─── Recorded data

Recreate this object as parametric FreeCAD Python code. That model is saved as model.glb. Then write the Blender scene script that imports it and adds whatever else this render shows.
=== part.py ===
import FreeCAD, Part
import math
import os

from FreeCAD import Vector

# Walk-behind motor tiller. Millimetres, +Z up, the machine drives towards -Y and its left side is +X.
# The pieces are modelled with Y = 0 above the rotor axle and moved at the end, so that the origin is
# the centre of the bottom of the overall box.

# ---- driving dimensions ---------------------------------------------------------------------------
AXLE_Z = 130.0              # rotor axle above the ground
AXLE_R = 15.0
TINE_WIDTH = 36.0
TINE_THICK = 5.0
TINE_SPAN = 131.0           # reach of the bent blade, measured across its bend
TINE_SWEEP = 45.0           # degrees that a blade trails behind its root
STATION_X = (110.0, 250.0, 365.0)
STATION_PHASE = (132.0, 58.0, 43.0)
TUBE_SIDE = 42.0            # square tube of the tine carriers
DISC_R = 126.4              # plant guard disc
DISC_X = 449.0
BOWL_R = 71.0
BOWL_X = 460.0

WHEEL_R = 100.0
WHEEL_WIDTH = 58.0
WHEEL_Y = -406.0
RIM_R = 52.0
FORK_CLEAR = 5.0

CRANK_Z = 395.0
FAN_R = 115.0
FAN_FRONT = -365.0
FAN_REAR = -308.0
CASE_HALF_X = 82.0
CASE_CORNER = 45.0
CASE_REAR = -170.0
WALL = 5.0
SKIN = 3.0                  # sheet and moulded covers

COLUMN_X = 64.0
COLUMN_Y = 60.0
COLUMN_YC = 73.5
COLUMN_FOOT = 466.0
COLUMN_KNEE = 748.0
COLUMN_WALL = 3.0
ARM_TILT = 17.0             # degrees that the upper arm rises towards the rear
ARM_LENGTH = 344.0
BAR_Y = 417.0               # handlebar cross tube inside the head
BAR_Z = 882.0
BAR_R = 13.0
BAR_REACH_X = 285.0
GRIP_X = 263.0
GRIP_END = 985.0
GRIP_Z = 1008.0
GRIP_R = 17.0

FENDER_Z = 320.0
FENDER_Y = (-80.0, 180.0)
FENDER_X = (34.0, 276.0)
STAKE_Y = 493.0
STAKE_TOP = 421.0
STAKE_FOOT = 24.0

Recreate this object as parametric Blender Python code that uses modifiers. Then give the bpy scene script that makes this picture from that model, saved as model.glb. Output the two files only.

──────

Write out the listing's lines exactly, from its first line through the line that contains "and moulded covers", and stop there.

Recreate this object as parametric FreeCAD Python code. That model is saved as model.glb. Then write the Blender scene script that imports it and adds whatever else this render shows.
=== part.py ===
import FreeCAD, Part
import math
import os

from FreeCAD import Vector

# Walk-behind motor tiller. Millimetres, +Z up, the machine drives towards -Y and its left side is +X.
# The pieces are modelled with Y = 0 above the rotor axle and moved at the end, so that the origin is
# the centre of the bottom of the overall box.

# ---- driving dimensions ---------------------------------------------------------------------------
AXLE_Z = 130.0              # rotor axle above the ground
AXLE_R = 15.0
TINE_WIDTH = 36.0
TINE_THICK = 5.0
TINE_SPAN = 131.0           # reach of the bent blade, measured across its bend
TINE_SWEEP = 45.0           # degrees that a blade trails behind its root
STATION_X = (110.0, 250.0, 365.0)
STATION_PHASE = (132.0, 58.0, 43.0)
TUBE_SIDE = 42.0            # square tube of the tine carriers
DISC_R = 126.4              # plant guard disc
DISC_X = 449.0
BOWL_R = 71.0
BOWL_X = 460.0

WHEEL_R = 100.0
WHEEL_WIDTH = 58.0
WHEEL_Y = -406.0
RIM_R = 52.0
FORK_CLEAR = 5.0

CRANK_Z = 395.0
FAN_R = 115.0
FAN_FRONT = -365.0
FAN_REAR = -308.0
CASE_HALF_X = 82.0
CASE_CORNER = 45.0
CASE_REAR = -170.0
WALL = 5.0
SKIN = 3.0                  # sheet and moulded covers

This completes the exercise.